Today, if all goes well, Julia and I will be landing in England. Putting England and April together, of course, brings to mind Robert Browning’s beloved poem “Home Thoughts, from Abroad,” which begins, “Oh, to be in England, now that April’s here.”

In the coming days you can be sure to encounter references here to Wales, Ireland, and Scotland as well since Julia is on a roots quest tracking her mother’s family.. There’s was the Jones family, which she has traced back to Angelsey, Wales, and the Pickens family, of Scots-Irish origin, which lived at one point on the outskirts of Glasgow, at another in Belfast. We’ll also be visiting my own cousins, John and Sue Beech, who live in Coventry, England.

“Home Thoughts” may have been written by Browning soon after he moved to Italy with his invalid wife, poet Elizabeth Browning. One doesn’t realize until the final line that the virtues of an English spring are set up in contrast with Italian flowers that Browning considers too luxurious. The poet longs for simple elm leaves, pear blossoms, and buttercups and for a field “rough with hoary dew.” All are superior, he indicates, to “the gaudy melon flower.”

Judging from references to flowers in English poetry, I’m forced to conclude that there’s something ascetic in the national imagination.
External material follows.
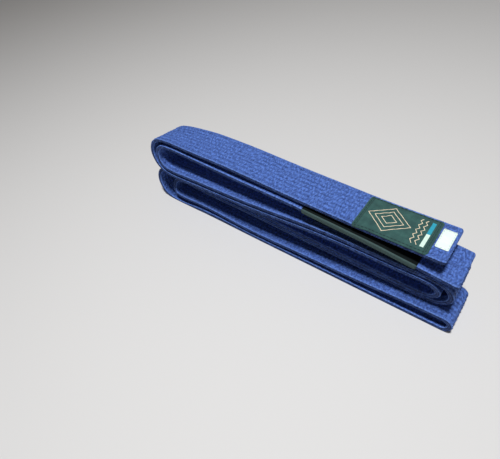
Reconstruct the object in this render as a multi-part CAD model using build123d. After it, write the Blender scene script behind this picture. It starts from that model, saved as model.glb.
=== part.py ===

I think of Wordsworth’s “violet half hidden from the eye” and his “meanest flower that blows”; of Thomas Gray’s flower that is born to blush unseen,/And waste its sweetness on the desert air”; of Blake seeing heaven in a wild flower; and of Tennyson using a “flower in a crannied wall” to grapple with the great existential questions.

Anyway, we are soon the see the British isles in full bloom. I’ll report back what we see.

Home Thoughts, from Abroad
By Robert Browning

Oh, to be in England
Now that April’s there,
And whoever wakes in England
Sees, some morning, unaware,
That the lowest boughs and the brushwood sheaf
Round the elm-tree bole are in tiny leaf,
While the chaffinch sings on the orchard bough
In England—now!

And after April, when May follows,
And the whitethroat builds, and all the swallows!
Hark, where my blossom’d pear-tree in the hedge
Leans to the field and scatters on the clover
Blossoms and dewdrops—at the bent spray’s edge—
That’s the wise thrush; he sings each song twice over,
Lest you should think he never could recapture
The first fine careless rapture!
And though the fields look rough with hoary dew,
All will be gay when noontide wakes anew
The buttercups, the little children’s dower
—Far brighter than this gaudy melon-flower!